## What to produce:
Write the data out again, exactly as given.

## Given data:
□ □ □

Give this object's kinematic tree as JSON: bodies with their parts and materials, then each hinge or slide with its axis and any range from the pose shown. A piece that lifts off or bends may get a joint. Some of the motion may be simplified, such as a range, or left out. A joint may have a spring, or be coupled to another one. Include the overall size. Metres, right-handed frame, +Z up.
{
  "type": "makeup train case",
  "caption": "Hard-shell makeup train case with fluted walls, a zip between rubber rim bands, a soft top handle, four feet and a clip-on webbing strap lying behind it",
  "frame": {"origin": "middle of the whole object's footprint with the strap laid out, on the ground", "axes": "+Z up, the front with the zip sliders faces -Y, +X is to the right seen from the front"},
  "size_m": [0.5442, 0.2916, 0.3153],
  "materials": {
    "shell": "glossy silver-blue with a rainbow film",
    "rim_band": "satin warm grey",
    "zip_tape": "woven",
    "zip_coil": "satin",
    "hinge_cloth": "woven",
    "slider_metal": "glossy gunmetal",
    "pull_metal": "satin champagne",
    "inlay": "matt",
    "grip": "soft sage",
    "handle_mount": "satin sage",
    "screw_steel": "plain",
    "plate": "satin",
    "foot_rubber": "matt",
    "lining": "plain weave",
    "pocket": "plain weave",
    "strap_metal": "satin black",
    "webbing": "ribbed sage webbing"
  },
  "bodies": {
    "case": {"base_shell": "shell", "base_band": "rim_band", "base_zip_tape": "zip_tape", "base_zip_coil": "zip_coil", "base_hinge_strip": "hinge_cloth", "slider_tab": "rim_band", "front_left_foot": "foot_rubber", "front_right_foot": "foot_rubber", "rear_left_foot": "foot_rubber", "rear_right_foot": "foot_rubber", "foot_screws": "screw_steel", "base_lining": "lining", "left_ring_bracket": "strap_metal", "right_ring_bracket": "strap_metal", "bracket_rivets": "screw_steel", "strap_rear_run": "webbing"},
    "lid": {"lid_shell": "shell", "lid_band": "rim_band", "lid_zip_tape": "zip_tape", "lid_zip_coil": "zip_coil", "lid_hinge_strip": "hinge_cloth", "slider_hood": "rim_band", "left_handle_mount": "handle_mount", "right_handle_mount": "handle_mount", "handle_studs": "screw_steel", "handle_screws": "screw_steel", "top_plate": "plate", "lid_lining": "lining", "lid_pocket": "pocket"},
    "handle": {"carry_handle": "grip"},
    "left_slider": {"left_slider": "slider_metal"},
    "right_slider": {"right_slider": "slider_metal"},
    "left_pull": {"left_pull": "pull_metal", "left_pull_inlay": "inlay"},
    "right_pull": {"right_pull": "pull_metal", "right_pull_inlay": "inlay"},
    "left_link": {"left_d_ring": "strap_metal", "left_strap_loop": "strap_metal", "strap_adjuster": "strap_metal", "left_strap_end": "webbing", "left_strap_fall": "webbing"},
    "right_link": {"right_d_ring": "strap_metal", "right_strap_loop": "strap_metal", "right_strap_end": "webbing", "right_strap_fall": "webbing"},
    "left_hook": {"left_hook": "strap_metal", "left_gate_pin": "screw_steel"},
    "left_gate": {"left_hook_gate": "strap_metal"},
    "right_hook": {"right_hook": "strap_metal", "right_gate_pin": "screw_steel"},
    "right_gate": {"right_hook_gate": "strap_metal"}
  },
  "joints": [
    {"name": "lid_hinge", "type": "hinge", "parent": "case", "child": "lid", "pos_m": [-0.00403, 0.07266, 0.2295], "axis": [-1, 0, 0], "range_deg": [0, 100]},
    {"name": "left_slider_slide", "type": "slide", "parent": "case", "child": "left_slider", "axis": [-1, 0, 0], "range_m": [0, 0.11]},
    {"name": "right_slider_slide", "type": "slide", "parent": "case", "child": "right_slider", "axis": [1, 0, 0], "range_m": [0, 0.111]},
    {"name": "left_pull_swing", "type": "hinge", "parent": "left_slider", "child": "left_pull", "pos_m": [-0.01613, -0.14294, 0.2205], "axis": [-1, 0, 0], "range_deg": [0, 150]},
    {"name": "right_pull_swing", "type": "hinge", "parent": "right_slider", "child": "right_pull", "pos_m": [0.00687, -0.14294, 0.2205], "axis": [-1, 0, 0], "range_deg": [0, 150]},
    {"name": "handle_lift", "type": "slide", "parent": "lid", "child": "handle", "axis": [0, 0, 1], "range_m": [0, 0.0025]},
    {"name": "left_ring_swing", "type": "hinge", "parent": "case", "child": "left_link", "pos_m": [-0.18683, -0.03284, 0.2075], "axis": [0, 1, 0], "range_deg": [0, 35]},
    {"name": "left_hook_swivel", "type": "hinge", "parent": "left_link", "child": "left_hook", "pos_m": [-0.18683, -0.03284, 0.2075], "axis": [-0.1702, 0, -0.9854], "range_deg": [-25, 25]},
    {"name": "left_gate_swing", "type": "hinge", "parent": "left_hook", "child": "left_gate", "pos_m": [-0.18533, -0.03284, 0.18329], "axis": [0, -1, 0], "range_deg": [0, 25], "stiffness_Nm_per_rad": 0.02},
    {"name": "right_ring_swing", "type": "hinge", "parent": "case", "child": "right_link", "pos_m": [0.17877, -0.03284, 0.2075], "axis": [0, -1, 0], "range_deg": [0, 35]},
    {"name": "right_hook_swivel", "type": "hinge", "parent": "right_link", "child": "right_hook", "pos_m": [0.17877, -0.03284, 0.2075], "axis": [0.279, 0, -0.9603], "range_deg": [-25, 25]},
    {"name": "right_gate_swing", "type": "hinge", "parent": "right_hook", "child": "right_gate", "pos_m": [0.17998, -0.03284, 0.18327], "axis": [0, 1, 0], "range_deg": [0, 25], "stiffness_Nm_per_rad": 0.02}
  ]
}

□ □ □

## Finished answer:
Give this object's kinematic tree as JSON: bodies with their parts and materials, then each hinge or slide with its axis and any range from the pose shown. A piece that lifts off or bends may get a joint. Some of the motion may be simplified, such as a range, or left out. A joint may have a spring, or be coupled to another one. Include the overall size. Metres, right-handed frame, +Z up.
{
  "type": "makeup train case",
  "caption": "Hard-shell makeup train case with fluted walls, a zip between rubber rim bands, a soft top handle, four feet and a clip-on webbing strap lying behind it",
  "frame": {"origin": "middle of the whole object's footprint with the strap laid out, on the ground", "axes": "+Z up, the front with the zip sliders faces -Y, +X is to the right seen from the front"},
  "size_m": [0.5442, 0.2916, 0.3153],
  "materials": {
    "shell": "glossy silver-blue with a rainbow film",
    "rim_band": "satin warm grey",
    "zip_tape": "woven",
    "zip_coil": "satin",
    "hinge_cloth": "woven",
    "slider_metal": "glossy gunmetal",
    "pull_metal": "satin champagne",
    "inlay": "matt",
    "grip": "soft sage",
    "handle_mount": "satin sage",
    "screw_steel": "plain",
    "plate": "satin",
    "foot_rubber": "matt",
    "lining": "plain weave",
    "pocket": "plain weave",
    "strap_metal": "satin black",
    "webbing": "ribbed sage webbing"
  },
  "bodies": {
    "case": {"base_shell": "shell", "base_band": "rim_band", "base_zip_tape": "zip_tape", "base_zip_coil": "zip_coil", "base_hinge_strip": "hinge_cloth", "slider_tab": "rim_band", "front_left_foot": "foot_rubber", "front_right_foot": "foot_rubber", "rear_left_foot": "foot_rubber", "rear_right_foot": "foot_rubber", "foot_screws": "screw_steel", "base_lining": "lining", "left_ring_bracket": "strap_metal", "right_ring_bracket": "strap_metal", "bracket_rivets": "screw_steel", "strap_rear_run": "webbing"},
    "lid": {"lid_shell": "shell", "lid_band": "rim_band", "lid_zip_tape": "zip_tape", "lid_zip_coil": "zip_coil", "lid_hinge_strip": "hinge_cloth", "slider_hood": "rim_band", "left_handle_mount": "handle_mount", "right_handle_mount": "handle_mount", "handle_studs": "screw_steel", "handle_screws": "screw_steel", "top_plate": "plate", "lid_lining": "lining", "lid_pocket": "pocket"},
    "handle": {"carry_handle": "grip"},
    "left_slider": {"left_slider": "slider_metal"},
    "right_slider": {"right_slider": "slider_metal"},
    "left_pull": {"left_pull": "pull_metal", "left_pull_inlay": "inlay"},
    "right_pull": {"right_pull": "pull_metal", "right_pull_inlay": "inlay"},
    "left_link": {"left_d_ring": "strap_metal", "left_strap_loop": "strap_metal", "strap_adjuster": "strap_metal", "left_strap_end": "webbing", "left_strap_fall": "webbing"},
    "right_link": {"right_d_ring": "strap_metal", "right_strap_loop": "strap_metal", "right_strap_end": "webbing", "right_strap_fall": "webbing"},
    "left_hook": {"left_hook": "strap_metal", "left_gate_pin": "screw_steel"},
    "left_gate": {"left_hook_gate": "strap_metal"},
    "right_hook": {"right_hook": "strap_metal", "right_gate_pin": "screw_steel"},
    "right_gate": {"right_hook_gate": "strap_metal"}
  },
  "joints": [
    {"name": "lid_hinge", "type": "hinge", "parent": "case", "child": "lid", "pos_m": [-0.00403, 0.07266, 0.2295], "axis": [-1, 0, 0], "range_deg": [0, 100]},
    {"name": "left_slider_slide", "type": "slide", "parent": "case", "child": "left_slider", "axis": [-1, 0, 0], "range_m": [0, 0.11]},
    {"name": "right_slider_slide", "type": "slide", "parent": "case", "child": "right_slider", "axis": [1, 0, 0], "range_m": [0, 0.111]},
    {"name": "left_pull_swing", "type": "hinge", "parent": "left_slider", "child": "left_pull", "pos_m": [-0.01613, -0.14294, 0.2205], "axis": [-1, 0, 0], "range_deg": [0, 150]},
    {"name": "right_pull_swing", "type": "hinge", "parent": "right_slider", "child": "right_pull", "pos_m": [0.00687, -0.14294, 0.2205], "axis": [-1, 0, 0], "range_deg": [0, 150]},
    {"name": "handle_lift", "type": "slide", "parent": "lid", "child": "handle", "axis": [0, 0, 1], "range_m": [0, 0.0025]},
    {"name": "left_ring_swing", "type": "hinge", "parent": "case", "child": "left_link", "pos_m": [-0.18683, -0.03284, 0.2075], "axis": [0, 1, 0], "range_deg": [0, 35]},
    {"name": "left_hook_swivel", "type": "hinge", "parent": "left_link", "child": "left_hook", "pos_m": [-0.18683, -0.03284, 0.2075], "axis": [-0.1702, 0, -0.9854], "range_deg": [-25, 25]},
    {"name": "left_gate_swing", "type": "hinge", "parent": "left_hook", "child": "left_gate", "pos_m": [-0.18533, -0.03284, 0.18329], "axis": [0, -1, 0], "range_deg": [0, 25], "stiffness_Nm_per_rad": 0.02},
    {"name": "right_ring_swing", "type": "hinge", "parent": "case", "child": "right_link", "pos_m": [0.17877, -0.03284, 0.2075], "axis": [0, -1, 0], "range_deg": [0, 35]},
    {"name": "right_hook_swivel", "type": "hinge", "parent": "right_link", "child": "right_hook", "pos_m": [0.17877, -0.03284, 0.2075], "axis": [0.279, 0, -0.9603], "range_deg": [-25, 25]},
    {"name": "right_gate_swing", "type": "hinge", "parent": "right_hook", "child": "right_gate", "pos_m": [0.17998, -0.03284, 0.18327], "axis": [0, 1, 0], "range_deg": [0, 25], "stiffness_Nm_per_rad": 0.02}
  ]
}